(EXERCISE BRIEF): Reproduce the material in full, unchanged.

==== SOURCE DATA ====

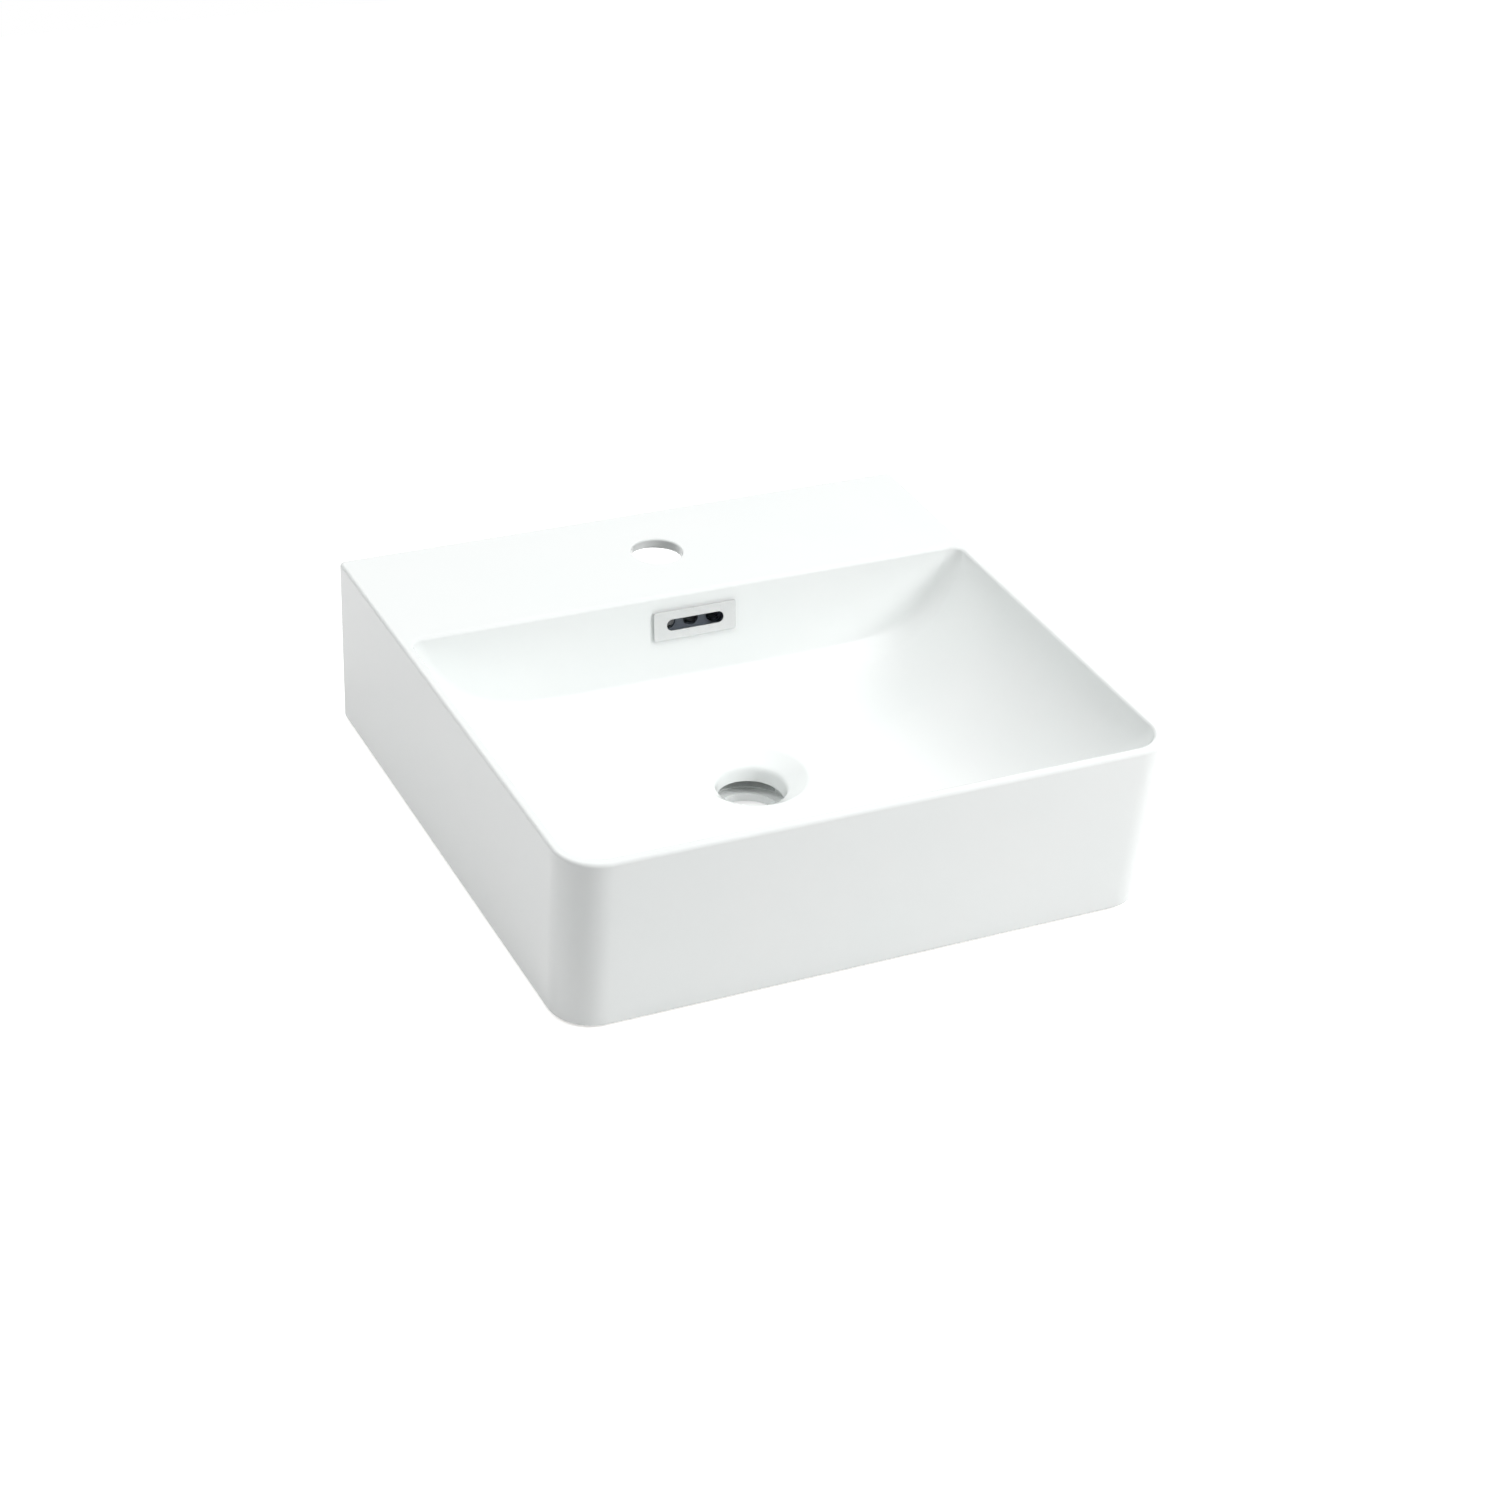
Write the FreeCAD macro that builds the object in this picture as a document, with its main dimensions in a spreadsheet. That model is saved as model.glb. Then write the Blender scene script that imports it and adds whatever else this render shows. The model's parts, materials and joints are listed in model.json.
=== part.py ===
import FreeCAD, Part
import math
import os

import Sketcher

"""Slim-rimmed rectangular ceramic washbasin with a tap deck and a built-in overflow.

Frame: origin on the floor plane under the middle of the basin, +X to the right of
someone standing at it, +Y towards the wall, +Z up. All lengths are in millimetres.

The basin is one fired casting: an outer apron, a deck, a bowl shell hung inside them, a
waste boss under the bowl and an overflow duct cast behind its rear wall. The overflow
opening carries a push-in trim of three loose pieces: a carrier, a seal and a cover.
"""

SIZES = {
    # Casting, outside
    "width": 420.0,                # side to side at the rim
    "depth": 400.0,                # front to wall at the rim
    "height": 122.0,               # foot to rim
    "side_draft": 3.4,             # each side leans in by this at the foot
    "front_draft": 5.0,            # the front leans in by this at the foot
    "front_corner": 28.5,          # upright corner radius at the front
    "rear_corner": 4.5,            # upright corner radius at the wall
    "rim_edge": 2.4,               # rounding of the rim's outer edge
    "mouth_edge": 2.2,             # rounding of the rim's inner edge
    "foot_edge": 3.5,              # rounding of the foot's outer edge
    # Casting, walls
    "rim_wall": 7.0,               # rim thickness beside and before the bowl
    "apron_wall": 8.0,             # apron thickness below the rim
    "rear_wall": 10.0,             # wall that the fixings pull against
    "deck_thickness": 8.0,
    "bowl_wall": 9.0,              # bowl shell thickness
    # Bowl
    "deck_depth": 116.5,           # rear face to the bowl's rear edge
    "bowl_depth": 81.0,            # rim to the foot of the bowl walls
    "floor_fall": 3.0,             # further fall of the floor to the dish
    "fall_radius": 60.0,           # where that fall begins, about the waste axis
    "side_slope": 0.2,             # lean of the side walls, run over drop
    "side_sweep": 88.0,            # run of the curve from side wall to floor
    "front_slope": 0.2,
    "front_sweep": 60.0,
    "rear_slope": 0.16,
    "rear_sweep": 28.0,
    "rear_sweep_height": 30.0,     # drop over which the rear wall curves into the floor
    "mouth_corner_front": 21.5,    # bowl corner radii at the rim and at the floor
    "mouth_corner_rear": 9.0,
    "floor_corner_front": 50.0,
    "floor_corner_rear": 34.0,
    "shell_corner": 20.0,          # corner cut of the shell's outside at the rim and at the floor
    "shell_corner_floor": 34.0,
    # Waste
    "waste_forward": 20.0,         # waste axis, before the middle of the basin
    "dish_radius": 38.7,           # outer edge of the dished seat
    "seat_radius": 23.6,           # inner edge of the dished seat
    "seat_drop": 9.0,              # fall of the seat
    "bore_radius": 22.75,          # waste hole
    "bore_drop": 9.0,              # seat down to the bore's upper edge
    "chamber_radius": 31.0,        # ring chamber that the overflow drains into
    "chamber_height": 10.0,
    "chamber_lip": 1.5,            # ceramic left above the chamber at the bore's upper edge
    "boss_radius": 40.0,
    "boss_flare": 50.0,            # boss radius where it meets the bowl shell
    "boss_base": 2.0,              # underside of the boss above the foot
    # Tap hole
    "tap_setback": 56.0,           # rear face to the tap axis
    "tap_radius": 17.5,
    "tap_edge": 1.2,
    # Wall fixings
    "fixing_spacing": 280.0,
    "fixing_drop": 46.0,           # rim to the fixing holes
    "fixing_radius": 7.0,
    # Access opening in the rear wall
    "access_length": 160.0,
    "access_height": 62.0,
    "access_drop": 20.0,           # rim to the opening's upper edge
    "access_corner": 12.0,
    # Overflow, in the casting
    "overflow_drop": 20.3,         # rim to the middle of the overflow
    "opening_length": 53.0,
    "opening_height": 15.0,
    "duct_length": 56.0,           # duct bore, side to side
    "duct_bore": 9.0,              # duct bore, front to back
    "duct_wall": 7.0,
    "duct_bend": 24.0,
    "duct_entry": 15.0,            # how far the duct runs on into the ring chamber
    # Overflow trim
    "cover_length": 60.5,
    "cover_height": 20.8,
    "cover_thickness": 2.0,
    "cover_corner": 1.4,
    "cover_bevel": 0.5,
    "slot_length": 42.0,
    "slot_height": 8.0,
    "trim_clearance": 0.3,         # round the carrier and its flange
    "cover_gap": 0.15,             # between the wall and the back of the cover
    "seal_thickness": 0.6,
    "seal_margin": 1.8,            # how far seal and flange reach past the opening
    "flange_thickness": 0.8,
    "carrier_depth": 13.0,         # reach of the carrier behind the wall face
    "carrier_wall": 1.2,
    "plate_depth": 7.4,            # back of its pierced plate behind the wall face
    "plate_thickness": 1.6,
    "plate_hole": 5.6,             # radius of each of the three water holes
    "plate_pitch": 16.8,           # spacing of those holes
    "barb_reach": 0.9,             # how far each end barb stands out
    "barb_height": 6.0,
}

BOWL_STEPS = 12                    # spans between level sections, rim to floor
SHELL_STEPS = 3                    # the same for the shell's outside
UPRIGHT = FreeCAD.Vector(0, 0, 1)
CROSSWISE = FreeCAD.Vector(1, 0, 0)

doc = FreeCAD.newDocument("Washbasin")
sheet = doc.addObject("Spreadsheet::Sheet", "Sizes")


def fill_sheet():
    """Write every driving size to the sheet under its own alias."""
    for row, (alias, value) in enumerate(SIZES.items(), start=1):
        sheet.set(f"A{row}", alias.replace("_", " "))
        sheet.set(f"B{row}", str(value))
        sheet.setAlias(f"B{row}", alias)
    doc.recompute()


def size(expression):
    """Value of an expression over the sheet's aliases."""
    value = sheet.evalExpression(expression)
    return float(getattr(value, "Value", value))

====

(SOLUTION TO THIS PROBLEM):
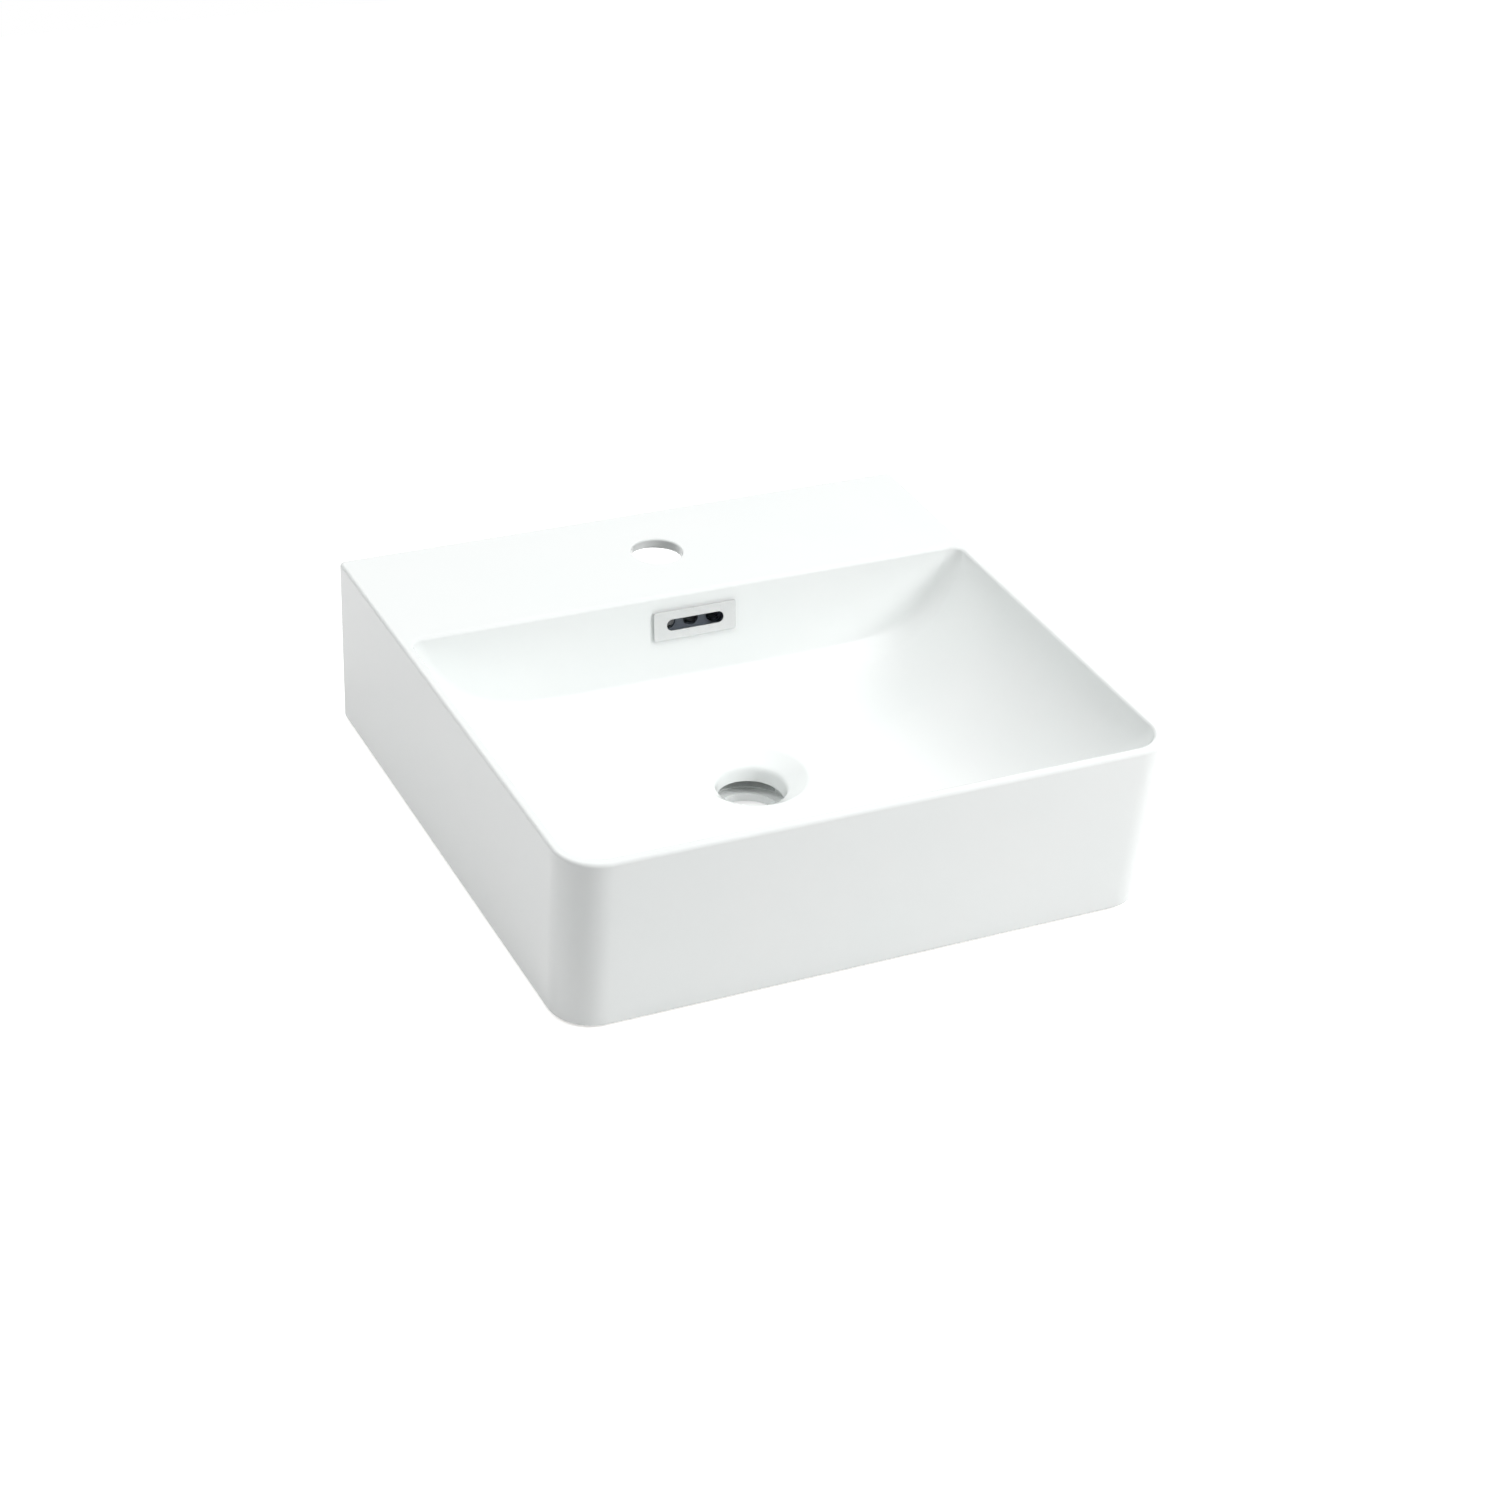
Write the FreeCAD macro that builds the object in this picture as a document, with its main dimensions in a spreadsheet. That model is saved as model.glb. Then write the Blender scene script that imports it and adds whatever else this render shows. The model's parts, materials and joints are listed in model.json.
=== part.py ===
import FreeCAD, Part
import math
import os

import Sketcher

"""Slim-rimmed rectangular ceramic washbasin with a tap deck and a built-in overflow.

Frame: origin on the floor plane under the middle of the basin, +X to the right of
someone standing at it, +Y towards the wall, +Z up. All lengths are in millimetres.

The basin is one fired casting: an outer apron, a deck, a bowl shell hung inside them, a
waste boss under the bowl and an overflow duct cast behind its rear wall. The overflow
opening carries a push-in trim of three loose pieces: a carrier, a seal and a cover.
"""

SIZES = {
    # Casting, outside
    "width": 420.0,                # side to side at the rim
    "depth": 400.0,                # front to wall at the rim
    "height": 122.0,               # foot to rim
    "side_draft": 3.4,             # each side leans in by this at the foot
    "front_draft": 5.0,            # the front leans in by this at the foot
    "front_corner": 28.5,          # upright corner radius at the front
    "rear_corner": 4.5,            # upright corner radius at the wall
    "rim_edge": 2.4,               # rounding of the rim's outer edge
    "mouth_edge": 2.2,             # rounding of the rim's inner edge
    "foot_edge": 3.5,              # rounding of the foot's outer edge
    # Casting, walls
    "rim_wall": 7.0,               # rim thickness beside and before the bowl
    "apron_wall": 8.0,             # apron thickness below the rim
    "rear_wall": 10.0,             # wall that the fixings pull against
    "deck_thickness": 8.0,
    "bowl_wall": 9.0,              # bowl shell thickness
    # Bowl
    "deck_depth": 116.5,           # rear face to the bowl's rear edge
    "bowl_depth": 81.0,            # rim to the foot of the bowl walls
    "floor_fall": 3.0,             # further fall of the floor to the dish
    "fall_radius": 60.0,           # where that fall begins, about the waste axis
    "side_slope": 0.2,             # lean of the side walls, run over drop
    "side_sweep": 88.0,            # run of the curve from side wall to floor
    "front_slope": 0.2,
    "front_sweep": 60.0,
    "rear_slope": 0.16,
    "rear_sweep": 28.0,
    "rear_sweep_height": 30.0,     # drop over which the rear wall curves into the floor
    "mouth_corner_front": 21.5,    # bowl corner radii at the rim and at the floor
    "mouth_corner_rear": 9.0,
    "floor_corner_front": 50.0,
    "floor_corner_rear": 34.0,
    "shell_corner": 20.0,          # corner cut of the shell's outside at the rim and at the floor
    "shell_corner_floor": 34.0,
    # Waste
    "waste_forward": 20.0,         # waste axis, before the middle of the basin
    "dish_radius": 38.7,           # outer edge of the dished seat
    "seat_radius": 23.6,           # inner edge of the dished seat
    "seat_drop": 9.0,              # fall of the seat
    "bore_radius": 22.75,          # waste hole
    "bore_drop": 9.0,              # seat down to the bore's upper edge
    "chamber_radius": 31.0,        # ring chamber that the overflow drains into
    "chamber_height": 10.0,
    "chamber_lip": 1.5,            # ceramic left above the chamber at the bore's upper edge
    "boss_radius": 40.0,
    "boss_flare": 50.0,            # boss radius where it meets the bowl shell
    "boss_base": 2.0,              # underside of the boss above the foot
    # Tap hole
    "tap_setback": 56.0,           # rear face to the tap axis
    "tap_radius": 17.5,
    "tap_edge": 1.2,
    # Wall fixings
    "fixing_spacing": 280.0,
    "fixing_drop": 46.0,           # rim to the fixing holes
    "fixing_radius": 7.0,
    # Access opening in the rear wall
    "access_length": 160.0,
    "access_height": 62.0,
    "access_drop": 20.0,           # rim to the opening's upper edge
    "access_corner": 12.0,
    # Overflow, in the casting
    "overflow_drop": 20.3,         # rim to the middle of the overflow
    "opening_length": 53.0,
    "opening_height": 15.0,
    "duct_length": 56.0,           # duct bore, side to side
    "duct_bore": 9.0,              # duct bore, front to back
    "duct_wall": 7.0,
    "duct_bend": 24.0,
    "duct_entry": 15.0,            # how far the duct runs on into the ring chamber
    # Overflow trim
    "cover_length": 60.5,
    "cover_height": 20.8,
    "cover_thickness": 2.0,
    "cover_corner": 1.4,
    "cover_bevel": 0.5,
    "slot_length": 42.0,
    "slot_height": 8.0,
    "trim_clearance": 0.3,         # round the carrier and its flange
    "cover_gap": 0.15,             # between the wall and the back of the cover
    "seal_thickness": 0.6,
    "seal_margin": 1.8,            # how far seal and flange reach past the opening
    "flange_thickness": 0.8,
    "carrier_depth": 13.0,         # reach of the carrier behind the wall face
    "carrier_wall": 1.2,
    "plate_depth": 7.4,            # back of its pierced plate behind the wall face
    "plate_thickness": 1.6,
    "plate_hole": 5.6,             # radius of each of the three water holes
    "plate_pitch": 16.8,           # spacing of those holes
    "barb_reach": 0.9,             # how far each end barb stands out
    "barb_height": 6.0,
}

BOWL_STEPS = 12                    # spans between level sections, rim to floor
SHELL_STEPS = 3                    # the same for the shell's outside
UPRIGHT = FreeCAD.Vector(0, 0, 1)
CROSSWISE = FreeCAD.Vector(1, 0, 0)

doc = FreeCAD.newDocument("Washbasin")
sheet = doc.addObject("Spreadsheet::Sheet", "Sizes")


def fill_sheet():
    """Write every driving size to the sheet under its own alias."""
    for row, (alias, value) in enumerate(SIZES.items(), start=1):
        sheet.set(f"A{row}", alias.replace("_", " "))
        sheet.set(f"B{row}", str(value))
        sheet.setAlias(f"B{row}", alias)
    doc.recompute()


def size(expression):
    """Value of an expression over the sheet's aliases."""
    value = sheet.evalExpression(expression)
    return float(getattr(value, "Value", value))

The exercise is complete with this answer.